TASK PROMPT → Extract each line of the data and write it out again exactly.

* * * * * * *

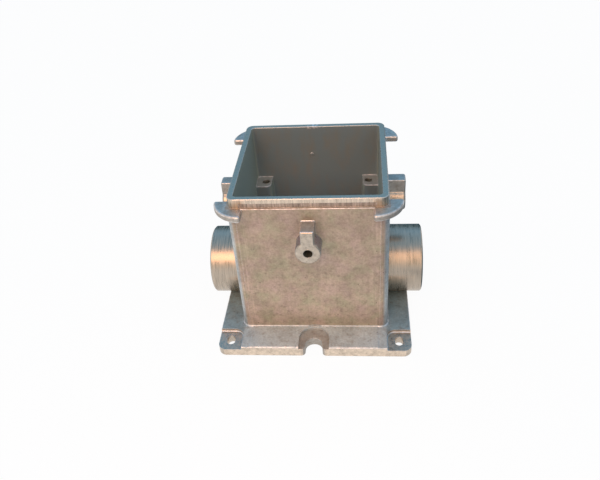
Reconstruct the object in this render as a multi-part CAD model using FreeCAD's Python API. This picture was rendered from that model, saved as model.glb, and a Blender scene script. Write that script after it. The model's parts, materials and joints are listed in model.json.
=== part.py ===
import FreeCAD, Part
import math
import os

# Die cast aluminium housing, cast in one piece: an open-topped square box on a
# mounting flange, with a threaded entry spigot on each side, a drilled boss in
# the middle of each wall and a clamping lug round each corner under the rim.
#
# Frame: millimetres, +Z up. The origin is the centre of the flange's underside,
# X runs along the spigots and Y from the front wall to the back wall.

# ---- Driving dimensions ---------------------------------------------------

# Box
box_width = 101.4            # over the side walls, along X
box_depth = 100.8            # over the front and back walls, along Y
box_corner_radius = 5.5
overall_height = 114.0       # underside of the flange to the rim
wall_thickness = 4.6         # at the top of the box, under the collar
floor_thickness = 5.0
core_draft = 0.5             # degrees; the cavity narrows towards the floor
cavity_corner_radius = 2.5   # upright corners and round the floor

# Collar that forms the machined rim
collar_height = 6.6
ledge_width = 0.8            # step from the box wall in to the collar
ledge_edge_radius = 0.6
rim_chamfer = 0.4            # inner and outer edge of the rim
band_height = 3.4            # shallow band sunk into each side of the collar
band_depth = 0.6
band_end_inset = 7.6         # from the collar's side to the end of the band

# Mounting flange
flange_thickness = 7.6
flange_side_reach = 15.6     # beyond the side walls
flange_end_reach = 20.8      # beyond the front and back walls
flange_corner_radius = 6.0
flange_edge_radius = 0.8
foot_fillet_radius = 1.2     # where the walls meet the flange
panel_rise = 0.35            # raised middle panel in front of and behind the box
panel_end_inset = 6.9        # from the line of the side wall to the panel's end

# Screw seats in the flange's corners
seat_width = 16.6            # from the flange's side edge
seat_length = 17.7           # from the flange's front or back edge
seat_corner_radius = 6.0
seat_depth = 2.2
seat_fillet_radius = 0.9     # round the foot of the recess
screw_slot_width = 5.5
screw_slot_length = 8.0      # end to end, along Y
screw_slot_inset_x = 8.3     # slot centre from the flange's side edge
screw_slot_inset_y = 9.0     # slot centre from the flange's front or back edge

# Open notch in the middle of the flange's front and back edges
notch_width = 11.8
notch_centre_inset = 4.8     # centre of the notch's round end from the edge
notch_mouth_radius = 2.8
spotface_diameter = 20.8
spotface_centre_inset = 9.6
spotface_depth = 1.5
cutter_relief = 1.5          # radial clearance that the cutter leaves in the wall
cutter_relief_height = 5.9   # above the flange

# Entry spigots on the side walls
spigot_diameter = 49.2
spigot_axis_height = 29.1
spigot_reach = 24.9          # beyond the side wall
spigot_end_chamfer = 0.8
spigot_root_fillet = 1.0
thread_major_diameter = 40.0 # the fine ridges of the thread are not modelled
thread_length = 22.0         # from the spigot's mouth
throat_diameter = 35.0       # from the thread's end into the cavity
thread_lead_chamfer = 1.0

# Boss in the middle of each wall
boss_diameter = 16.4
boss_reach = 12.2
boss_axis_drop = 25.6        # below the ledge
boss_neck_width = 8.7
boss_neck_drop = 9.3         # flat top of the neck below the ledge
boss_edge_radius = 1.3       # round the front face
boss_neck_edge_radius = 0.8  # both sides of the neck's flat top
boss_neck_fillet = 1.2       # where the neck runs into the round pad
boss_root_fillet = 0.8
boss_hole_diameter = 5.9
boss_hole_depth = 13.0

# Clamping lug round each corner, its top level with the ledge
lug_radius = 19.1
lug_centre_inset = 10.2      # lug centre from the outside of both walls
lug_thickness = 4.8
lug_edge_radius = 1.6
lug_end_radius = 1.5         # seen from above, where the arc meets each end

# Pillars in the cavity's corners
pillar_top_drop = 41.4       # below the rim
pillar_width = 11.5          # along X, at its top
pillar_length = 14.2         # along Y, at its top
pillar_corner_radius = 4.0
pillar_edge_radius = 0.8     # round the free edge of the pad
pillar_root_fillet = 0.9     # where the pad meets the walls of the cavity
pillar_hole_diameter = 5.0
pillar_hole_depth = 18.0
pillar_hole_inset_x = 7.2    # hole centre from the side wall of the cavity
pillar_hole_inset_y = 7.2    # hole centre from its front or back wall

drill_point_angle = 118.0    # degrees
overrun = 2.0                # by which tools and joined shapes pass the faces they meet
same_place = 0.001           # places closer than this count as one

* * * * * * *

EXERCISE SOLUTION →
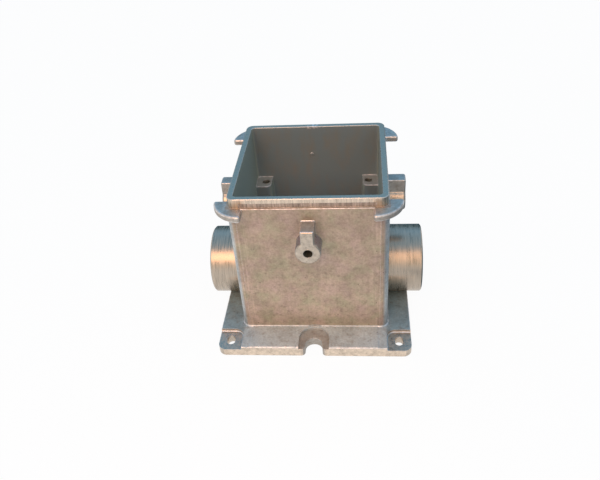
Reconstruct the object in this render as a multi-part CAD model using FreeCAD's Python API. This picture was rendered from that model, saved as model.glb, and a Blender scene script. Write that script after it. The model's parts, materials and joints are listed in model.json.
=== part.py ===
import FreeCAD, Part
import math
import os

# Die cast aluminium housing, cast in one piece: an open-topped square box on a
# mounting flange, with a threaded entry spigot on each side, a drilled boss in
# the middle of each wall and a clamping lug round each corner under the rim.
#
# Frame: millimetres, +Z up. The origin is the centre of the flange's underside,
# X runs along the spigots and Y from the front wall to the back wall.

# ---- Driving dimensions ---------------------------------------------------

# Box
box_width = 101.4            # over the side walls, along X
box_depth = 100.8            # over the front and back walls, along Y
box_corner_radius = 5.5
overall_height = 114.0       # underside of the flange to the rim
wall_thickness = 4.6         # at the top of the box, under the collar
floor_thickness = 5.0
core_draft = 0.5             # degrees; the cavity narrows towards the floor
cavity_corner_radius = 2.5   # upright corners and round the floor

# Collar that forms the machined rim
collar_height = 6.6
ledge_width = 0.8            # step from the box wall in to the collar
ledge_edge_radius = 0.6
rim_chamfer = 0.4            # inner and outer edge of the rim
band_height = 3.4            # shallow band sunk into each side of the collar
band_depth = 0.6
band_end_inset = 7.6         # from the collar's side to the end of the band

# Mounting flange
flange_thickness = 7.6
flange_side_reach = 15.6     # beyond the side walls
flange_end_reach = 20.8      # beyond the front and back walls
flange_corner_radius = 6.0
flange_edge_radius = 0.8
foot_fillet_radius = 1.2     # where the walls meet the flange
panel_rise = 0.35            # raised middle panel in front of and behind the box
panel_end_inset = 6.9        # from the line of the side wall to the panel's end

# Screw seats in the flange's corners
seat_width = 16.6            # from the flange's side edge
seat_length = 17.7           # from the flange's front or back edge
seat_corner_radius = 6.0
seat_depth = 2.2
seat_fillet_radius = 0.9     # round the foot of the recess
screw_slot_width = 5.5
screw_slot_length = 8.0      # end to end, along Y
screw_slot_inset_x = 8.3     # slot centre from the flange's side edge
screw_slot_inset_y = 9.0     # slot centre from the flange's front or back edge

# Open notch in the middle of the flange's front and back edges
notch_width = 11.8
notch_centre_inset = 4.8     # centre of the notch's round end from the edge
notch_mouth_radius = 2.8
spotface_diameter = 20.8
spotface_centre_inset = 9.6
spotface_depth = 1.5
cutter_relief = 1.5          # radial clearance that the cutter leaves in the wall
cutter_relief_height = 5.9   # above the flange

# Entry spigots on the side walls
spigot_diameter = 49.2
spigot_axis_height = 29.1
spigot_reach = 24.9          # beyond the side wall
spigot_end_chamfer = 0.8
spigot_root_fillet = 1.0
thread_major_diameter = 40.0 # the fine ridges of the thread are not modelled
thread_length = 22.0         # from the spigot's mouth
throat_diameter = 35.0       # from the thread's end into the cavity
thread_lead_chamfer = 1.0

# Boss in the middle of each wall
boss_diameter = 16.4
boss_reach = 12.2
boss_axis_drop = 25.6        # below the ledge
boss_neck_width = 8.7
boss_neck_drop = 9.3         # flat top of the neck below the ledge
boss_edge_radius = 1.3       # round the front face
boss_neck_edge_radius = 0.8  # both sides of the neck's flat top
boss_neck_fillet = 1.2       # where the neck runs into the round pad
boss_root_fillet = 0.8
boss_hole_diameter = 5.9
boss_hole_depth = 13.0

# Clamping lug round each corner, its top level with the ledge
lug_radius = 19.1
lug_centre_inset = 10.2      # lug centre from the outside of both walls
lug_thickness = 4.8
lug_edge_radius = 1.6
lug_end_radius = 1.5         # seen from above, where the arc meets each end

# Pillars in the cavity's corners
pillar_top_drop = 41.4       # below the rim
pillar_width = 11.5          # along X, at its top
pillar_length = 14.2         # along Y, at its top
pillar_corner_radius = 4.0
pillar_edge_radius = 0.8     # round the free edge of the pad
pillar_root_fillet = 0.9     # where the pad meets the walls of the cavity
pillar_hole_diameter = 5.0
pillar_hole_depth = 18.0
pillar_hole_inset_x = 7.2    # hole centre from the side wall of the cavity
pillar_hole_inset_y = 7.2    # hole centre from its front or back wall

drill_point_angle = 118.0    # degrees
overrun = 2.0                # by which tools and joined shapes pass the faces they meet
same_place = 0.001           # places closer than this count as one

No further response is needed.